Before we announce the winners of the 2018 MyEntWorld Critics’ Pick Awards, we’re proud to present our annual Nominee Interview Series.

I will admit to losing my cool a little bit when I saw Owen Fawcett’s Outstanding Solo Performance-nominated show Thom Pain (based on nothing). It was the indie-est of indie productions- an insanely short run in a grungy room down a side street somewhere- but it was Brilliant (capitalization intentional). It’s been years since I wrote a rave quite like the rave I wrote for Thom Pain. In this interview, Owen says his company Theatre by Committee will remount the show if people will come see it. We’re starting a campaign now, people, #ThomPain2020!

Can you remember your first experience with theatre?
My mother would probably tell you all about the little shows that my sisters and I used to put on in our living room, or how at a young age I’d dance on the coffee table to Shania Twain for her and her friends. My “real” first experience with theatre was at a Drama Camp the summer before high school. We finished the term with a one-time performance of Goldilocks on Trial. I played Goldilocks’ Defence Attorney.

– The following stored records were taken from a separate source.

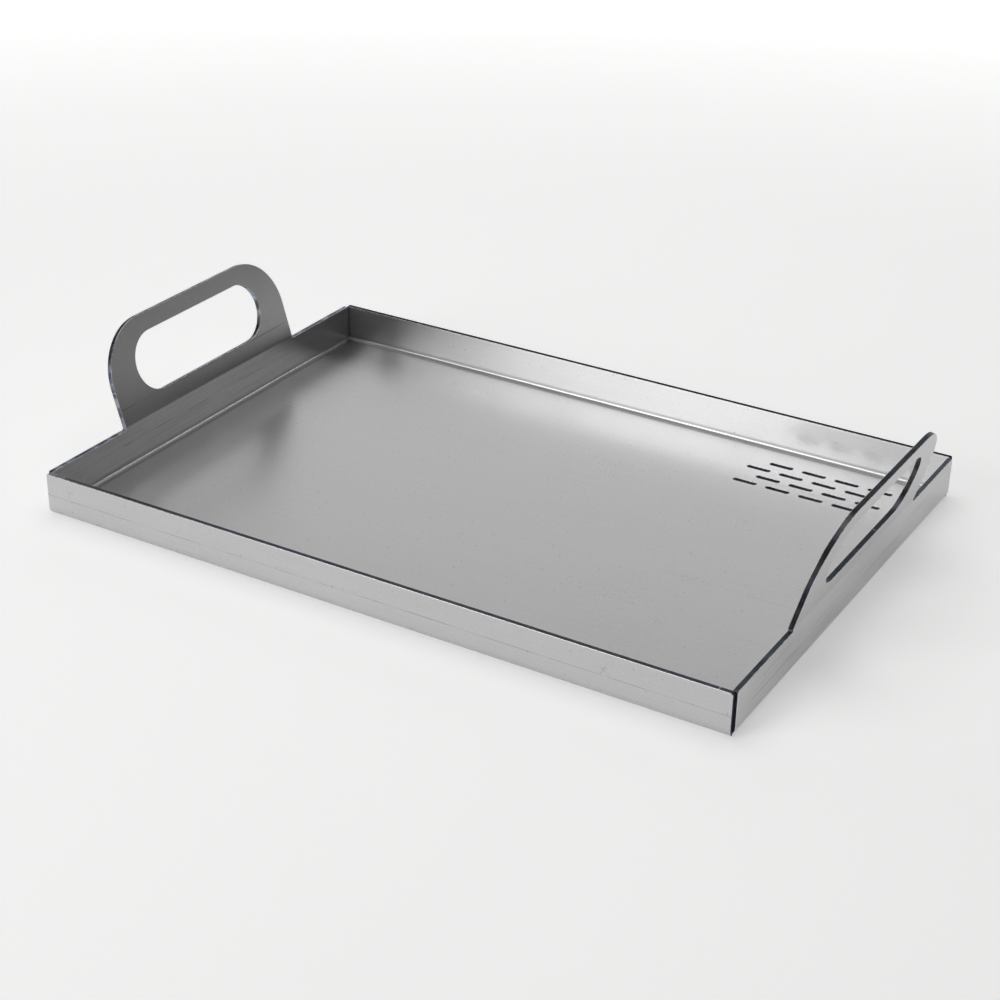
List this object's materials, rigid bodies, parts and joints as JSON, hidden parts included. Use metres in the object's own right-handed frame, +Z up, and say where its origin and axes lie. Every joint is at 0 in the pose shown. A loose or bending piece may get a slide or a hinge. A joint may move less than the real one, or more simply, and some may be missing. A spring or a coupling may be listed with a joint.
{
  "type": "camp griddle plate",
  "caption": "Shallow rectangular steel griddle plate folded from one sheet, with a flat floor, low walls, drain slots in a back corner and a leaning handle with a hand slot at each end.",
  "frame": {"origin": "middle of the floor's underside, on the plane that the plate stands on", "axes": "+X along the long side towards the right handle, +Y towards the back wall and the drain slots, +Z up"},
  "size_m": [0.4619, 0.302, 0.0839],
  "materials": {
    "sheet_steel": "satin cold rolled sheet with a fine grain along its length, faint scratches and dark laser cut edges",
    "bend_steel": "the same sheet where the press brake has stretched it, slightly burnished",
    "handle_steel": "satin cold rolled sheet with handling scratches and dark laser cut edges"
  },
  "bodies": {
    "root": {"floor_plate": "sheet_steel", "front_bend": "bend_steel", "back_bend": "bend_steel", "left_bend": "bend_steel", "right_bend": "bend_steel", "front_wall": "sheet_steel", "back_wall": "sheet_steel", "left_wall": "sheet_steel", "right_wall": "sheet_steel", "left_handle_bend": "bend_steel", "right_handle_bend": "bend_steel", "left_handle": "handle_steel", "right_handle": "handle_steel"}
  },
  "joints": []
}
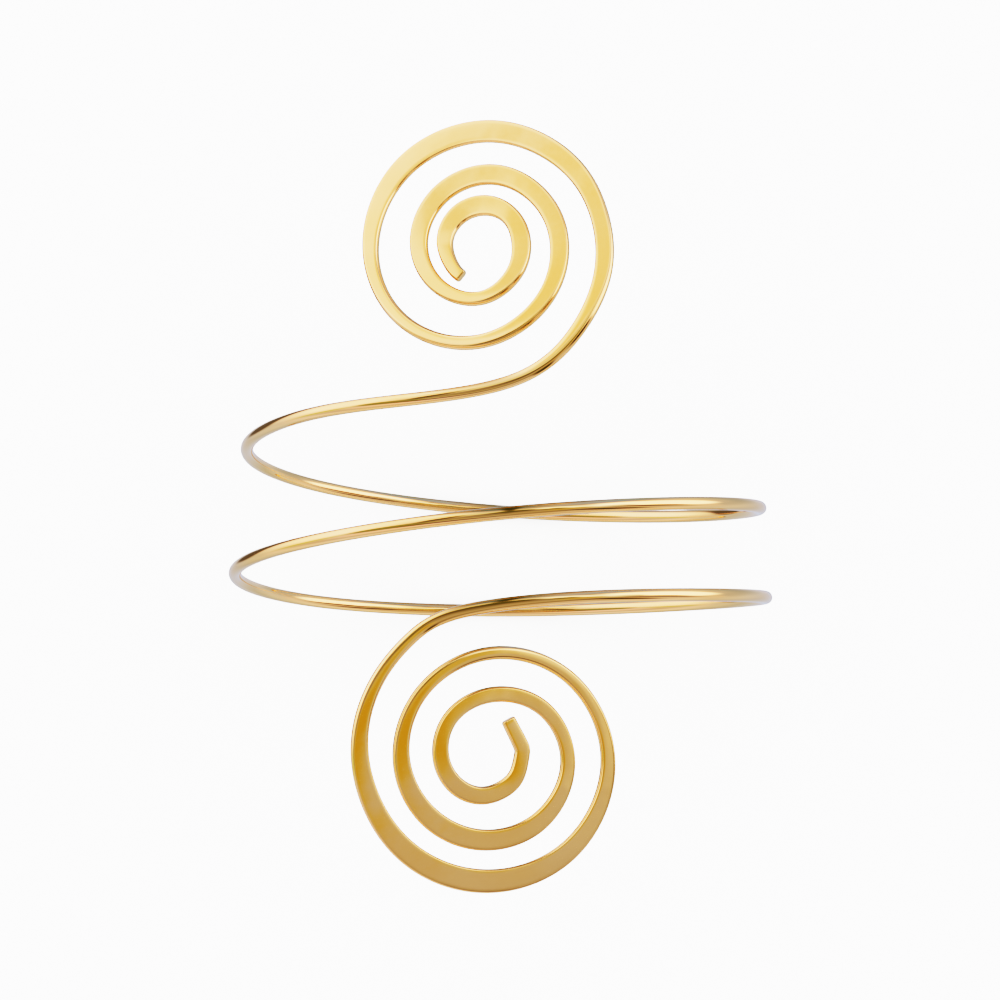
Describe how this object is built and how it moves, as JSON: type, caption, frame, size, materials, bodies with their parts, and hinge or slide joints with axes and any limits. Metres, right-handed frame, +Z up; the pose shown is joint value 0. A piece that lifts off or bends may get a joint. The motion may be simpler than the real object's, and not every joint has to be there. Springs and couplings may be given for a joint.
{
  "type": "spiral cuff bangle",
  "caption": "Upper-arm cuff bent from one gold-coloured round wire: an open oval coil round the arm, with each end hammered flat and wound into a wide flat spiral.",
  "frame": {"origin": "middle of the bottom of the cuff's box, on the surface that it lies on", "axes": "+Z up from the back of the coil to the spirals, +Y along the arm towards the first spiral, +X across the arm"},
  "size_m": [0.084, 0.1168, 0.0642],
  "materials": {
    "gold_wire": "polished gold plate, hammered flat at both ends"
  },
  "bodies": {
    "root": {"armlet_wire": "gold_wire"}
  },
  "joints": []
}
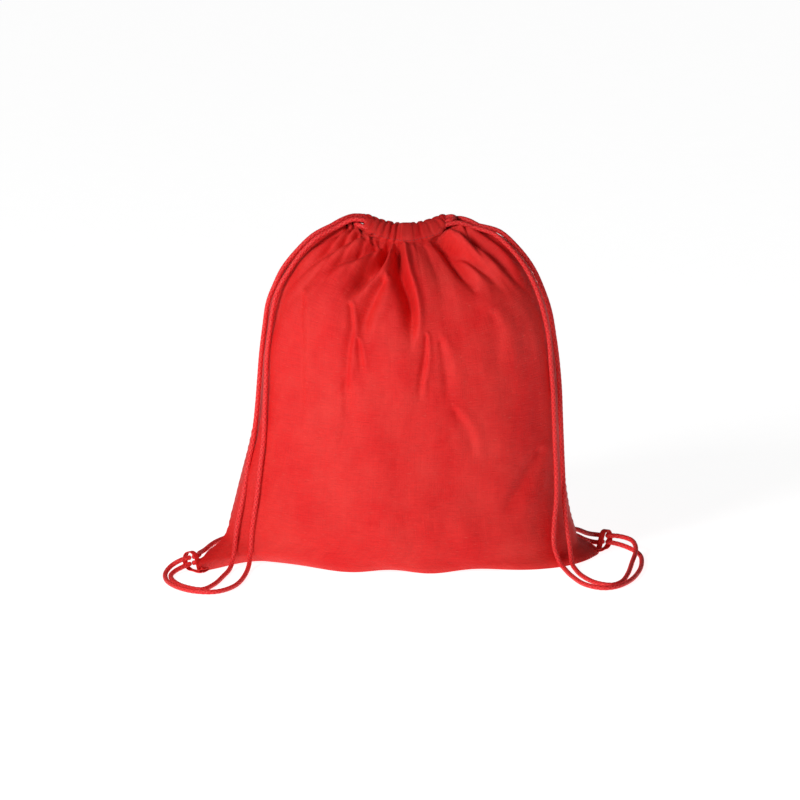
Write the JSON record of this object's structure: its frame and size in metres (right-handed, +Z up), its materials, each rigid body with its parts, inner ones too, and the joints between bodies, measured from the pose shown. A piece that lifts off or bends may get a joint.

When did you know you wanted to be an actor?
The minute the curtain went up and I got to use every ounce of my imagination to fully embody the character of Wombat, Goldilocks’ Defence Attorney. It suddenly hit me how exciting it was to be telling a story for a large group of people who actually wanted to be watching. Structured make-believe.

What’s your favourite role you’ve ever performed?
Oh, that’s a tough questions. I really enjoy roles that present a challenge, roles that require a lot of mining to bring to life. While every role is an opportunity to learn something about something, there are those meatier ones that really don’t compare. In my final year of theatre school I was given the role of Macbeth to tackle. The final product was ambitious, if not enthusiastic, and there are so many choices I would make differently, but it was a process that really reaffirmed for me why I was choosing to pursue this craft. I also don’t think you should ever look back on a performance and think “oh, that was perfect. Job done.” Every time you walk out in front of an audience is an opportunity to improve, to learn, and to perfect.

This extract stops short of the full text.